SET EXERCISE -
Each line containing the word "scene" should be found and copied.
─── SOURCE MATERIAL ───
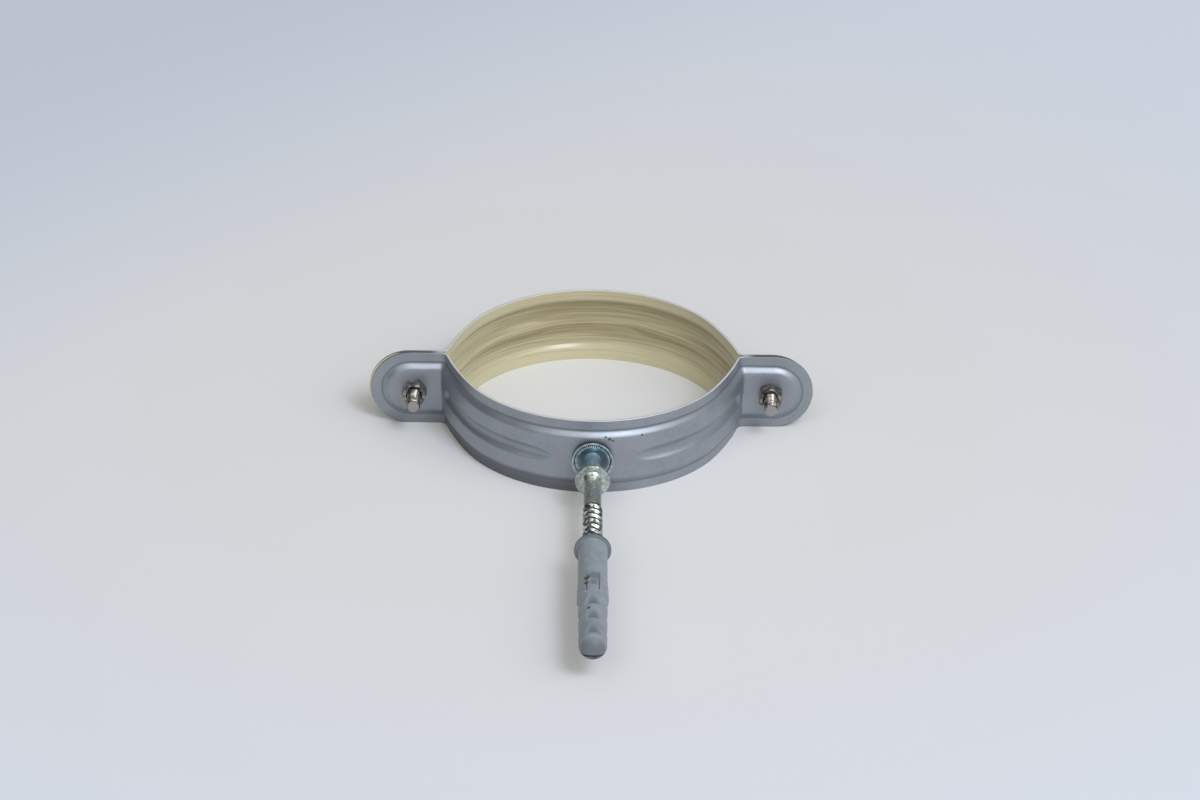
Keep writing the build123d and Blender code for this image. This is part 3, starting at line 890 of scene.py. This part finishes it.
bright_steel, tree, shader = zinc(
    "bright_steel", srgb(172, 168, 162), srgb(96, 89, 81), 1.8 * MM, 0.17, spread=0.08,
)
distance = to_wall(tree, object_place(tree))
bare_end = ramp(tree, distance, screw_end - 0.35 * MM, screw_end - 0.1 * MM)
plating = shader.inputs["Base Color"].links[0].from_socket
clean_head = ramp(tree, distance, -1.0 * MM, 0.0, 0.85, 0.0)
plating = mix(tree, clean_head, plating, srgb(196, 195, 192))
tree.links.new(mix(tree, bare_end, plating, srgb(172, 170, 167)), shader.inputs["Base Color"])
tree.links.new(ramp(tree, bare_end, 0.0, 1.0, 0.18, 0.5), shader.inputs["Roughness"])

m5_thread = {
    "Pitch": 0.8 * MM,
    "Depth": 0.3 * MM,
    "Crest": 0.2,
    "From": 0.5 * MM,
    "To": screw_end + 0.6 * MM,
    "Run out": 0.6 * MM,
}
crown = -ear_seat - head_height
dome_rise = head_height - head_rim
dome_radius = (dome_rise ** 2 + head_radius ** 2) / (2 * dome_rise)
dome_turn = atan2(head_radius, dome_radius - dome_rise)
dome = [(crown + dome_radius * (1 - cos(a)), dome_radius * sin(a)) for a in np.linspace(0, dome_turn, 16)]
under_head = [(-ear_seat - 0.05 * MM, head_radius), (-ear_seat, m5_radius), (0, m5_radius)]
pan_head = dome[:-1] + eased([dome[-1], *under_head], 0.2 * MM)
shank_line = [(along, m5_radius) for along in np.linspace(0.1 * MM, screw_end - 0.4 * MM, 190)]
screw_foot = [(screw_end - 0.02 * MM, 2.12 * MM), (screw_end, 2.05 * MM), (screw_end, 0.0)]
screw_line = pan_head + shank_line + screw_foot
nut_line = [
    (ear_seat, nut_bore),
    (ear_seat, nut_flat),
    (ear_seat + nut_drop, nut_corner + 0.01 * MM),
    (ear_seat + nut_height - nut_drop, nut_corner + 0.01 * MM),
    (ear_seat + nut_height, nut_flat),
    (ear_seat + nut_height, m5_radius + 0.45 * MM),
    (ear_seat + nut_height - 0.4 * MM, nut_bore),
]


def cross_recess(centre_x):
    """The cross pressed into a pan head, narrowing as it goes in."""
    verts = []
    for y, narrow in ((-crown + 0.1 * MM, 0.0), (-crown - recess_depth, recess_taper)):
        far, near = recess_reach - narrow, recess_half - narrow
        corner = [(far, near), (near, near), (near, far)]
        for turn in range(4):
            c, s = round(cos(turn * pi / 2)), round(sin(turn * pi / 2))
            verts += [(centre_x + x * c - z * s, y, x * s + z * c) for x, z in corner]
    sides = [tuple(range(12)), tuple(range(23, 11, -1))]
    sides += [(i, i + 12, (i + 1) % 12 + 12, (i + 1) % 12) for i in range(12)]
    return piece("recess", verts, sides, smooth=False)


def hexagon_bar(centre_x, turn):
    """The bar a nut is cut from, its edges very slightly rounded."""
    verts = []
    for y in (-ear_seat + overrun, -ear_seat - nut_height - overrun):
        verts += [(centre_x + nut_corner * cos(a), y, nut_corner * sin(a))
                  for a in (turn + i * pi / 3 for i in range(6))]
    sides = [tuple(range(6)), tuple(range(11, 5, -1))]
    sides += [(i, i + 6, (i + 1) % 6 + 6, (i + 1) % 6) for i in range(6)]
    bar = piece("bar", verts, sides, smooth=False)
    soften = bar.modifiers.new("round", "BEVEL")
    soften.width = 0.12 * MM
    soften.segments = 2
    settle(bar)
    return bar


for hand, side, turn in (("left", -1, radians(8)), ("right", 1, radians(24))):
    screw = lathe(hand + "_screw", screw_line, around=64, centre_x=side * screw_x)
    grow(screw, cut, {**m5_thread, "Centre X": side * screw_x, "Material": bright_steel})
    bore(screw, [cross_recess(side * screw_x)])
    crisp(screw, 34.0)
    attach(screw, "rear_half")
    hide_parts(hand + "_clamp_screw")

    nut = lathe(hand + "_nut", nut_line, around=96, centre_x=side * screw_x, loop=True)
    bore(nut, [hexagon_bar(side * screw_x, turn)], kind="INTERSECT")
    nut.data.materials.clear()
    nut.data.materials.append(bright_steel)
    crisp(nut, 20.0)
    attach(nut, hand + "_nut")
    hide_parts(hand + "_clamp_nut")


# ---------------------------------------------------------------------------------------------------------
# Floor, light and camera
# The clamp stands on its lower rims on a sheet of pale paper, in the soft light of a window on the right.
# ---------------------------------------------------------------------------------------------------------
floor_level = cad_box[0][2]
floor_half = 3.0
floor_corners = [(-floor_half, -floor_half), (floor_half, -floor_half),
                 (floor_half, floor_half), (-floor_half, floor_half)]
floor = piece("floor", [(x, y, floor_level) for x, y in floor_corners], [(0, 1, 2, 3)])
paper, tree, shader = new_finish("pale_paper", 0.9)
away = vector_math(tree, "LENGTH", object_place(tree), result="Value")
# Painted light: the paper is kept neutral near the clamp, where its warm bounce light falls, and turns bluer
# further out.
sheet_colour = mix(tree, ramp(tree, away, 0.06, 0.5), srgb(228, 228, 226), srgb(222, 229, 240))
# Painted shade: the paper darkens towards the back left, where the window's light falls off.
at = axes(tree, object_place(tree))
corner = ramp(tree, calc(tree, "SUBTRACT", at[1], at[0]), 0.2, 0.55)
tree.links.new(mix(tree, corner, sheet_colour, srgb(208, 216, 227)), shader.inputs["Base Color"])
floor.data.materials.append(paper)

# The room: a wide bright wall in front of the clamp and to its right, dim on the left and dark behind it.
world = bpy.data.worlds.new("room")
scene.world = world
world.use_nodes = True
tree = world.node_tree
sky = axes(tree, add(tree, "ShaderNodeTexCoord").outputs["Generated"])
around = calc(tree, "ARCTAN2", sky[0], calc(tree, "MULTIPLY", sky[1], -1.0))
facing = ramp(tree, calc(tree, "ABSOLUTE", calc(tree, "SUBTRACT", around, 0.75)), 1.0, 1.9, 1.0, 0.0)
horizon = ramp(tree, facing, 0.0, 1.0, 0.07, 0.42, kind="LINEAR")
ceiling = ramp(tree, sky[2], 0.35, 0.8)
wall_turn = calc(tree, "ABSOLUTE", calc(tree, "SUBTRACT", around, 0.35))
bright_wall = product(
    tree, ramp(tree, wall_turn, 0.8, 1.4, 1.45, 0.0), ramp(tree, sky[2], 0.34, 0.56),
    ramp(tree, sky[2], 0.84, 0.95, 1.0, 0.0),
)
room = calc(tree, "ADD", product(tree, horizon, calc(tree, "SUBTRACT", 1.0, ceiling)),
            calc(tree, "ADD", product(tree, ceiling, 0.4), bright_wall))
light = add(tree, "ShaderNodeVectorMath", {"operation": "SCALE"}, {0: (1.0, 0.99, 0.97), "Scale": room})
tree.links.new(light.outputs[0], tree.nodes["Background"].inputs["Color"])


def soft_light(name, place, target, size, power, colour):
    """A square area lamp turned to its target."""
    lamp = bpy.data.lights.new(name, "AREA")
    lamp.shape = "SQUARE"
    lamp.size = size
    lamp.energy = power
    lamp.color = colour
    obj = bpy.data.objects.new(name, lamp)
    obj.location = place
    obj.rotation_euler = (Vector(target) - Vector(place)).to_track_quat("-Z", "Y").to_euler()
    scene.collection.objects.link(obj)


soft_light("window", (0.71, -1.31, 1.63), (0, 0, 0), 0.66, 19.0, (0.745, 0.823, 1.0))

camera_place = Vector((-12.8, -1448.4, 792.9)) * MM
camera_pitch = radians(28.84)               # down
camera_roll = radians(1.01)
camera_yaw = radians(0.62)                  # to the right
camera_data = bpy.data.cameras.new("camera")
camera_data.lens = 135.0
camera_data.sensor_width = 36.0
camera_data.clip_start = 0.01
camera = bpy.data.objects.new("camera", camera_data)
turn = Matrix.Rotation(-camera_yaw, 4, "Z") @ Matrix.Rotation(pi / 2 - camera_pitch, 4, "X")
camera.matrix_world = Matrix.Translation(camera_place) @ turn @ Matrix.Rotation(camera_roll, 4, "Z")
scene.collection.objects.link(camera)
scene.camera = camera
───
EXERCISE SOLUTION -
Keep writing the build123d and Blender code for this image. This is part 3, starting at line 890 of scene.py. This part finishes it.
scene.world = world
    scene.collection.objects.link(obj)
scene.collection.objects.link(camera)
scene.camera = camera